What is true? In One Stop, on this, her fifth album – made well after she moved to Wales where she shares domestic duties with fellow musician Huw Evans, also known as H Hawkline – she talks about running into Welsh dark master John Cale and finding him eating rice, not talking (“but I don’t mind”) while she is occupied. Later in the song she says “Why wouldn’t I wanna meet you?” after telling us that “I rip myself on/I rip myself off/Imagining from the block/Imagining”, and what seemed possible but unlikely now becomes something else again.
“So the lies I tell, send me up and I can’t get down/I’m wearing big grass to town.” Is the connection with someone else? Is that connection any more real than this Cale meeting? Is she lying to herself about things that matter most? Or, is it like the following song, the album’s title track, where she tells us that “reflections steal my mind”, in another reference, almost in passing, to the slippery nature of the mind and the memory.
This is not only about the lyrics either, though that would be sufficient, because Harding (whose passport may identify her as Hannah Harding or Hannah Topp, of Lyttelton, in the south island of New Zealand) is far more nebulous a proposition musically than your average singer/songwriter.

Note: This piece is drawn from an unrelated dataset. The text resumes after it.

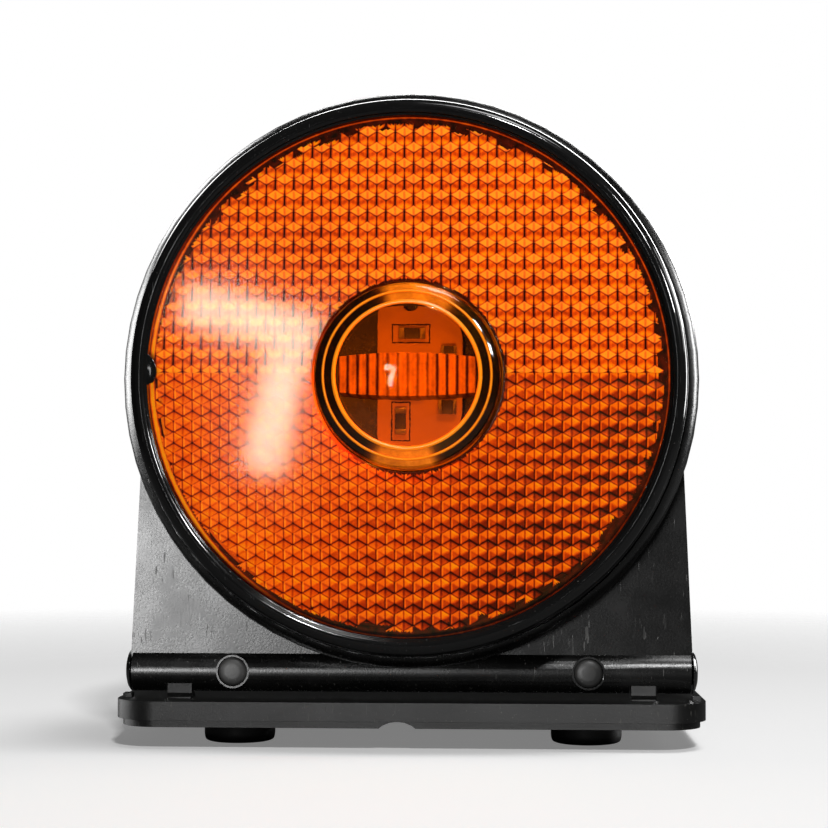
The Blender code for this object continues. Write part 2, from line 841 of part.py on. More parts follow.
def make_cell(name, z, side):
    """A dry cell whose button end points to side; its other end leaves room for a spring."""
    tip = HOLDER_HALF_WIDTH - HOLDER_WALL - GAP - CONTACT_THICK - GAP
    shoulder = tip - CELL_NUB
    tail = shoulder - CELL_BODY
    profile = [
        (0, tip),
        (CELL_NUB_RADIUS, tip),
        (CELL_NUB_RADIUS, shoulder),
        (CELL_RADIUS - 0.0004, shoulder),
        (CELL_RADIUS, shoulder - 0.0004),
        (CELL_RADIUS, tail + 0.0004),
        (CELL_RADIUS - 0.0004, tail),
        (0, tail),
    ]
    outward = (0, side * math.radians(90), 0)
    turned(name, profile, (0, at_depth(CELL_DEPTH), z), outward, "cell_wrap", 20)
    return tail


def make_spring(name, z, side, tail):
    """A coil between a cell's flat end and the contact on that wall."""
    start = tail - GAP - SPRING_WIRE
    end = -(HOLDER_HALF_WIDTH - HOLDER_WALL - GAP - CONTACT_THICK - GAP) + SPRING_WIRE
    count = SPRING_TURNS * 8
    points = []
    for i in range(count + 1):
        along = start + (end - start) * i / count
        angle = 2 * math.pi * SPRING_TURNS * i / count
        depth = CELL_DEPTH + SPRING_RADIUS * math.cos(angle)
        points.append((side * along, at_depth(depth), z + SPRING_RADIUS * math.sin(angle)))
    wire(name, points, SPRING_WIRE, "steel")


def make_contact(name, side, z_low, z_high):
    outer = side * (HOLDER_HALF_WIDTH - HOLDER_WALL - GAP)
    inner = outer - side * CONTACT_THICK
    low = (min(outer, inner), at_depth(CELL_DEPTH - CONTACT_REACH), z_low)
    high = (max(outer, inner), at_depth(CELL_DEPTH + CONTACT_REACH), z_high)
    box(name, low, high, "steel")


def make_battery_pack():
    front, back = HOLDER_DEPTHS
    low, high = HOLDER_ZS
    holder = box(
        "battery_holder",
        (-HOLDER_HALF_WIDTH, at_depth(front), low),
        (HOLDER_HALF_WIDTH, at_depth(back), high),
        "satin_black",
    )
    tray = box(
        "battery_tray",
        (-HOLDER_HALF_WIDTH + HOLDER_WALL, at_depth(front + HOLDER_WALL), low + HOLDER_WALL),
        (HOLDER_HALF_WIDTH - HOLDER_WALL, at_depth(back + 0.002), high - HOLDER_WALL),
    )
    combine(holder, "DIFFERENCE", [tray])
    tail = make_cell("battery_upper", CELL_ZS["upper"], 1)
    make_cell("battery_lower", CELL_ZS["lower"], -1)
    make_spring("battery_spring_upper", CELL_ZS["upper"], 1, tail)
    make_spring("battery_spring_lower", CELL_ZS["lower"], -1, tail)
    reach = CONTACT_REACH
    make_contact("contact_bridge", -1, CELL_ZS["lower"] - reach, CELL_ZS["upper"] + reach)
    make_contact("terminal_positive", 1, CELL_ZS["upper"] - reach, CELL_ZS["upper"] + reach)
    make_contact("terminal_negative", 1, CELL_ZS["lower"] - reach, CELL_ZS["lower"] + reach)


def make_driver():
    half_x, half_z = DRIVER_HALF
    front, back = DRIVER_DEPTHS
    box(
        "driver_board",
        (-half_x, at_depth(front), BUTTON_Z - half_z),
        (half_x, at_depth(back), BUTTON_Z + half_z),
        "solder_mask",
    )
    box(
        "driver_chip",
        (CHIP_XS[0], at_depth(back + GAP), BUTTON_Z - CHIP_HALF_HEIGHT),
        (CHIP_XS[1], at_depth(back + GAP + CHIP_THICK), BUTTON_Z + CHIP_HALF_HEIGHT),
        "chip_black",
    )
    body = box(
        "switch_body",
        (-SWITCH_HALF, at_depth(SWITCH_DEPTHS[0]), BUTTON_Z - SWITCH_HALF),
        (SWITCH_HALF, at_depth(SWITCH_DEPTHS[1]), BUTTON_Z + SWITCH_HALF),
        "chip_black",
    )
    well = cylinder(
        "switch_well",
        0.0024,
        0.0050,
        (0, at_depth(SWITCH_DEPTHS[1]), BUTTON_Z),
        TO_FRONT,
        segments=16,
    )
    combine(body, "DIFFERENCE", [well])


def make_leads():
    """Two short wires from the LED board's back, through the wire hole, up to the driver board."""
    for tag, side, finish in (("positive", 1, "wire_red"), ("negative", -1, "wire_black")):
        x = side * 0.0016
        route = [
            (x, BOARD_DEPTHS[1] + GAP, LENS_Z),
            (x, 0.0140, LENS_Z),
            (x, 0.0154, LENS_Z + 0.0006),
            (x * 1.2, 0.0158, LENS_Z + 0.0022),
            (x * 1.8, 0.0158, LENS_Z + 0.0080),
            (x * 2.4, 0.0160, LENS_Z + 0.0125),
            (x * 2.6, 0.0170, LENS_Z + 0.0142),
            (x * 2.6, DRIVER_DEPTHS[0] - GAP, LENS_Z + 0.0148),
        ]
        points = [(across, at_depth(depth), z) for across, depth, z in route]
        wire(f"lead_{tag}", points, 0.0007, finish)


def make_button():
    """Origin on its own axis; it slides towards the front."""
    profile = [
        (0, 0.0425),
        (BUTTON_RADIUS - 0.0014, 0.0424),
        (BUTTON_RADIUS - 0.0003, 0.0420),
        (BUTTON_RADIUS, 0.0412),
        (BUTTON_RADIUS, COVER_DEPTHS[0] - GAP),
        (BUTTON_RADIUS + 0.0012, COVER_DEPTHS[0] - GAP),
        (BUTTON_RADIUS + 0.0012, COVER_DEPTHS[0] - 0.0013),
        (0.0020, COVER_DEPTHS[0] - 0.0013),
        (0.0020, 0.0297),
        (0, 0.0297),
    ]
    backward = (math.radians(-90), 0, 0)
    turned("power_button", profile, (0, LENS_Y, BUTTON_Z), backward, "button_grey", 24)


def make_rear():
    front, back = COVER_DEPTHS
    cover = front_outline("rear_cover", arch(0, SLOPE_END_Z), COVER_DEPTHS, "satin_black")
    hole = cylinder(
        "button_hole",
        BUTTON_RADIUS + GAP,
        0.0060,
        (0, at_depth((front + back) / 2), BUTTON_Z),
        TO_FRONT,
        segments=28,
    )
    removed = [hole]
    screw = [
        (0, back + 0.0006),
        (0.0016, back + 0.0005),
        (0.0024, back),
        (0.0026, back - 0.0006),
        (0.0026, back - 0.0009),
        (0.0012, back - 0.0009),
        (0.0012, 0.0280),
        (0, 0.0275),
    ]
    backward = (math.radians(-90), 0, 0)
    for level, (x, z) in zip(("lower", "upper"), SCREW_PLACES):
        for side, tag in ((-1, "left"), (1, "right")):
            name = f"{level}_{tag}"
            place = (side * x, at_depth(back), z)
            removed.append(
                cylinder(f"head_recess_{name}", 0.0030, 0.0024, place, TO_FRONT, segments=20)
            )
            removed.append(
                cylinder(f"screw_hole_{name}", PILOT_RADIUS, 0.0100, place, TO_FRONT, segments=12)
            )
            turned(f"cover_screw_{name}", screw, (side * x, LENS_Y, z), backward, "steel", 12)
    combine(cover, "DIFFERENCE", removed)

    floor = SLOPE_END_Z + GASKET_FLOOR
    edge = arch(GASKET_INSET, SLOPE_END_Z + GASKET_INSET)
    gasket = front_outline("rear_gasket", edge, GASKET_DEPTHS, "rubber")
    opening = front_outline(
        "gasket_opening",
        arch(WALL - GASKET_LIP, floor),
        (GASKET_DEPTHS[0] - PAST, GASKET_DEPTHS[1] + PAST),
    )
    combine(gasket, "DIFFERENCE", [opening])


# Parenting


def hang_on(name, location, members):
    pivot = bpy.data.objects.new(name, None)
    pivot.location = location
    PARTS.objects.link(pivot)
    bpy.context.view_layer.update()
    for member in members:
        member.parent = pivot
        member.matrix_parent_inverse = pivot.matrix_world.inverted()


make_base_plate()
make_feet()
make_hinge()
make_housing()
make_bezel()
make_reflector()
make_marker_lens()
make_optic_band()
make_lamp_cup()
make_led_board()
make_board_parts()
make_battery_pack()
make_driver()
make_leads()
make_button()
make_rear()

STANDING = ("base_plate", "rubber_foot", "hinge_rod")
head = [part for part in PARTS.objects if not part.name.startswith(STANDING)]
hang_on("head_tilt", (0, HINGE_Y, HINGE_Z), head)
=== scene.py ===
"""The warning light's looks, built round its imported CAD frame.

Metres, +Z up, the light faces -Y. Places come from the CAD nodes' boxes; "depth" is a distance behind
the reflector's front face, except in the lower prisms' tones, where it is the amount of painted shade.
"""

import json
import math
import random

import bmesh
import bpy
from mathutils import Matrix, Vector, noise

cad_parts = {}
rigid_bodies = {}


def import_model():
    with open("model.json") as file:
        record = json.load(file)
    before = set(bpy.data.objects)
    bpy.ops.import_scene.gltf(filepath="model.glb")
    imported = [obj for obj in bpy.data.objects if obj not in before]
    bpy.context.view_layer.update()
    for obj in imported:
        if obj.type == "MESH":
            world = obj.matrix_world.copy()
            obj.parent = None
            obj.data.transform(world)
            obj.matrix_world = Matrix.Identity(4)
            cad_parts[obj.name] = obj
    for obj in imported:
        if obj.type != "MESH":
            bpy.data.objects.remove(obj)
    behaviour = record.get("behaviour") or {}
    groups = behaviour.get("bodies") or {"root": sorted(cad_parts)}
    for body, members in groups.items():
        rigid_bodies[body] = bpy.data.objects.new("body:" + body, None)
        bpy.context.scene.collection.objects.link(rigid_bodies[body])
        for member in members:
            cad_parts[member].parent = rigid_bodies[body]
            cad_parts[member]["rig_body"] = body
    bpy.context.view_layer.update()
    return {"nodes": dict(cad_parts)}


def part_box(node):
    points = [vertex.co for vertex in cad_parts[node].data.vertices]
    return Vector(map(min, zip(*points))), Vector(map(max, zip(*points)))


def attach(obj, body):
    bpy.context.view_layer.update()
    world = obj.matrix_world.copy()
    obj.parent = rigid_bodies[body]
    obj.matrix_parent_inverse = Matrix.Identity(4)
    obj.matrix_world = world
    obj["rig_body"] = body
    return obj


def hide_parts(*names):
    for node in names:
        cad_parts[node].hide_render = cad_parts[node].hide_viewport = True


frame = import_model()
NODES = frame["nodes"]
MM = 0.001

LENS_LOW, LENS_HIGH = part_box("reflector_lens")
LENS_Y = LENS_LOW.y
LENS_Z = (LENS_LOW.z + LENS_HIGH.z) / 2

# ---------------------------------------------------------------- materials


def new_material(name):
    material = bpy.data.materials.new(name)
    material.use_nodes = True
    tree = material.node_tree
    return material, tree, tree.nodes["Principled BSDF"]


def add(tree, kind, inputs=None, **settings):
    """A node with its settings, and its inputs linked from a socket or set to a value."""
    node = tree.nodes.new("ShaderNode" + kind)
    for key, value in settings.items():
        setattr(node, key, value)
    for key, value in (inputs or {}).items():
        if isinstance(value, bpy.types.NodeSocket):
            tree.links.new(value, node.inputs[key])
        else:
            node.inputs[key].default_value = value
    return node


def math_of(tree, operation, a, b=0.0, c=0.0, clamp=False):
    inputs = {0: a, 1: b}
    if operation in ("MULTIPLY_ADD", "SMOOTH_MIN"):
        inputs[2] = c
    return add(tree, "Math", inputs, operation=operation, use_clamp=clamp).outputs[0]


def ramp(tree, value, stops):
    """A colour ramp: stops are (position, grey or colour)."""
    node = add(tree, "ValToRGB", {"Fac": value})
    elements = node.color_ramp.elements
    while len(elements) > 1:
        elements.remove(elements[-1])
    for index, (place, colour) in enumerate(stops):
        element = elements[0] if index == 0 else elements.new(place)
        element.position = place
        if not hasattr(colour, "__len__"):
            colour = (colour, colour, colour)
        element.color = (*colour, 1)
    return node.outputs["Color"]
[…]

She’s happy to explore folk’s byways in the middle of a pop song, can lead you down dark winding paths of mood music that turn sharply in, or as in the closing track of hesitant beat and confident, casual guitar, Coats, create a tense journey between the punishingly regular and the suggestively odd.
With H. Hawkline in tow, Venus In The Zinnia slides into a space that is Gainsbourg-in-Dunedin: chugging forward but coated in something that nags at your sense of unease, pop-friendly but set up in the corner of bar with intermittent lighting, caught in a rainstorm and not unhappy about it. If Lady Does It brings both Blossom Dearie (not the first time I’ve heard her in a Harding album) and John Cale (not his first mention) to mind, flighty but actually tethered, pointing to the light but bent around it rather than through it. Both are delightful, neither is clear.
The thing is, I may not be able to explain Train On The Island, and I could be completely wrong with whatever my explanation is any way, but I do know this, it keeps me coming back.